Your objective: Write out the whole listing word for word.
[Start]
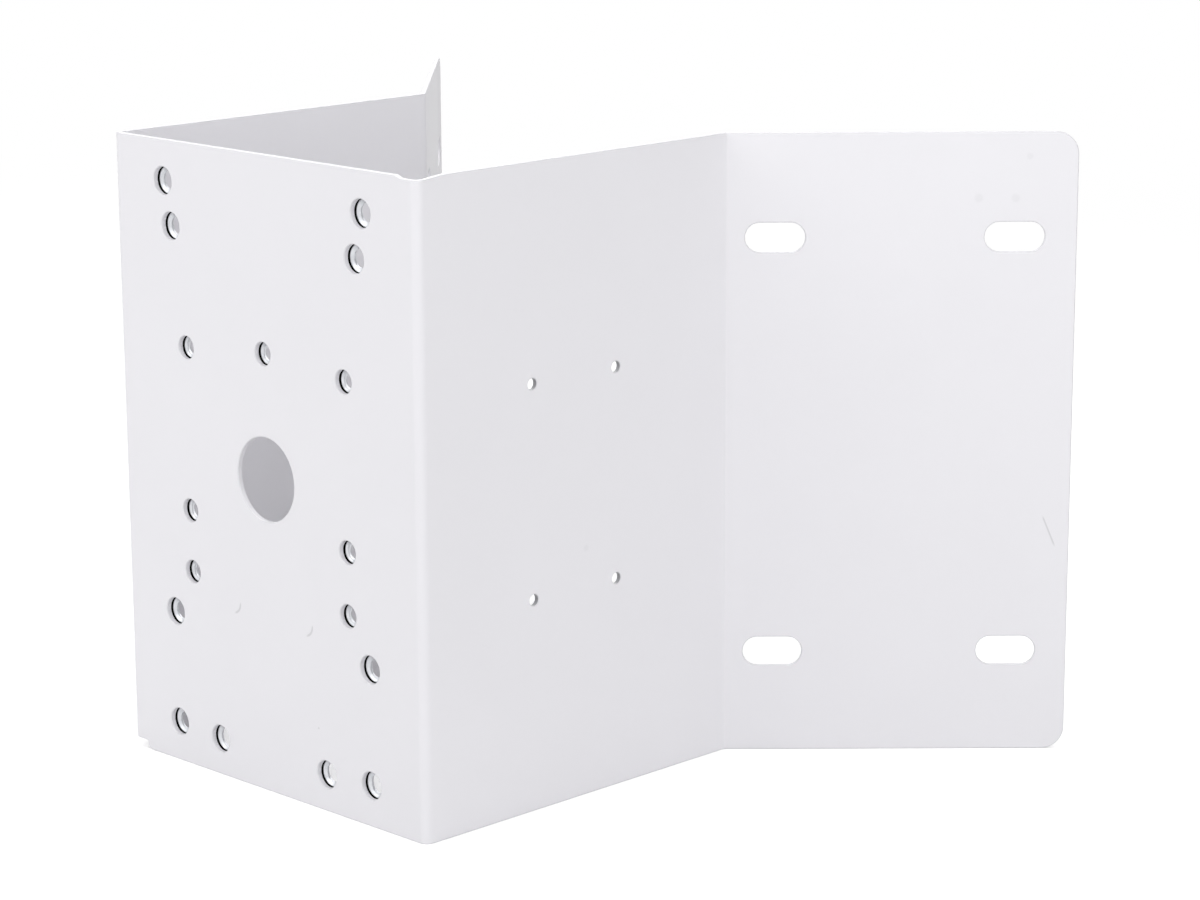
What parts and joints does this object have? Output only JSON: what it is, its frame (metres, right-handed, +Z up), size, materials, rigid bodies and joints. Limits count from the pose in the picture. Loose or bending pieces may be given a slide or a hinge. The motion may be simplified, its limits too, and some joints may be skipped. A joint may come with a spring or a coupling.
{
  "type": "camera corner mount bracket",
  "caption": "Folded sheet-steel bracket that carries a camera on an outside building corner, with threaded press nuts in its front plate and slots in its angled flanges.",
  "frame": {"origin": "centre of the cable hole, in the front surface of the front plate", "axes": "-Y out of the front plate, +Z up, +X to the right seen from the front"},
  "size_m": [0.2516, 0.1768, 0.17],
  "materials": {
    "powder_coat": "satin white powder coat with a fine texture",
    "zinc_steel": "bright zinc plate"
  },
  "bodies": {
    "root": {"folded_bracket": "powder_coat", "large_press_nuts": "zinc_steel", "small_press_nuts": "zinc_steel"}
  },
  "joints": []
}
[End]
Completed exercise:
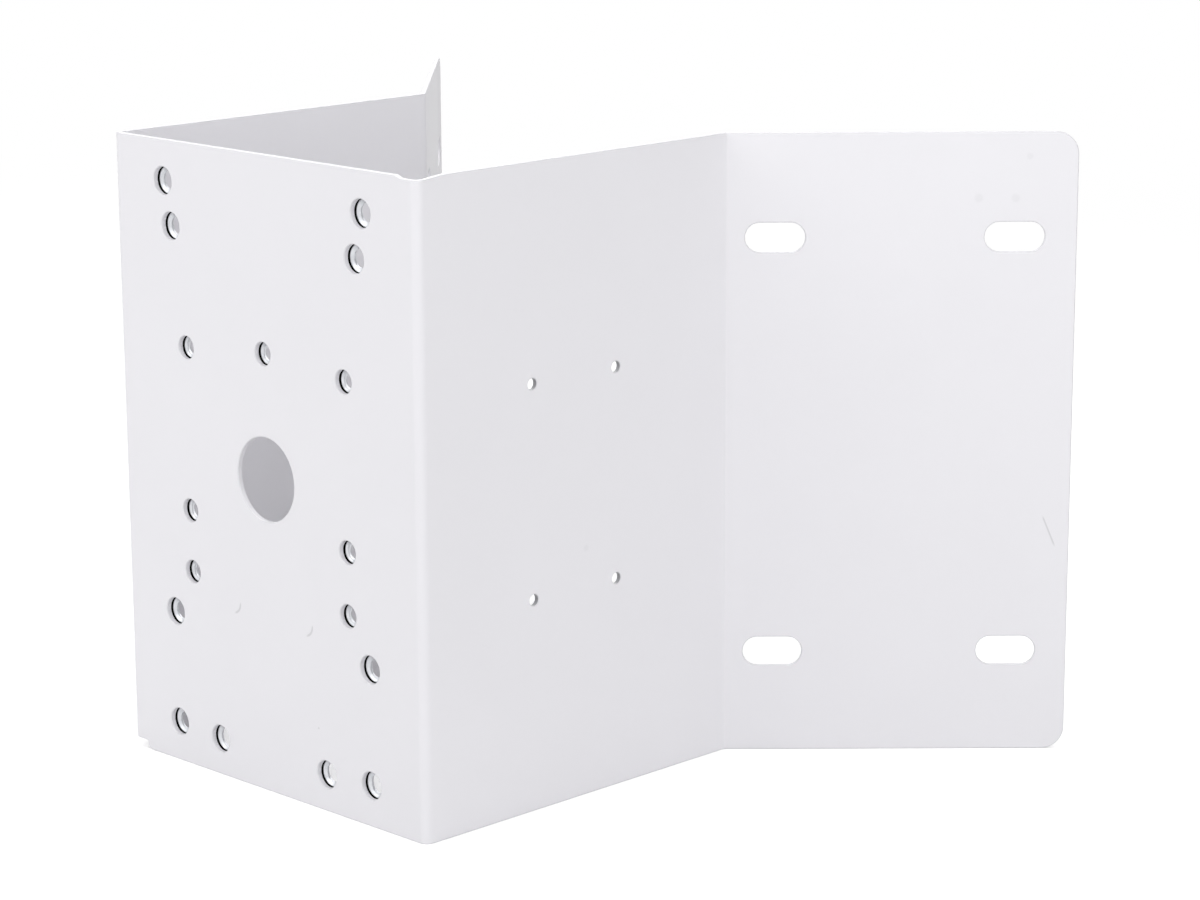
What parts and joints does this object have? Output only JSON: what it is, its frame (metres, right-handed, +Z up), size, materials, rigid bodies and joints. Limits count from the pose in the picture. Loose or bending pieces may be given a slide or a hinge. The motion may be simplified, its limits too, and some joints may be skipped. A joint may come with a spring or a coupling.
{
  "type": "camera corner mount bracket",
  "caption": "Folded sheet-steel bracket that carries a camera on an outside building corner, with threaded press nuts in its front plate and slots in its angled flanges.",
  "frame": {"origin": "centre of the cable hole, in the front surface of the front plate", "axes": "-Y out of the front plate, +Z up, +X to the right seen from the front"},
  "size_m": [0.2516, 0.1768, 0.17],
  "materials": {
    "powder_coat": "satin white powder coat with a fine texture",
    "zinc_steel": "bright zinc plate"
  },
  "bodies": {
    "root": {"folded_bracket": "powder_coat", "large_press_nuts": "zinc_steel", "small_press_nuts": "zinc_steel"}
  },
  "joints": []
}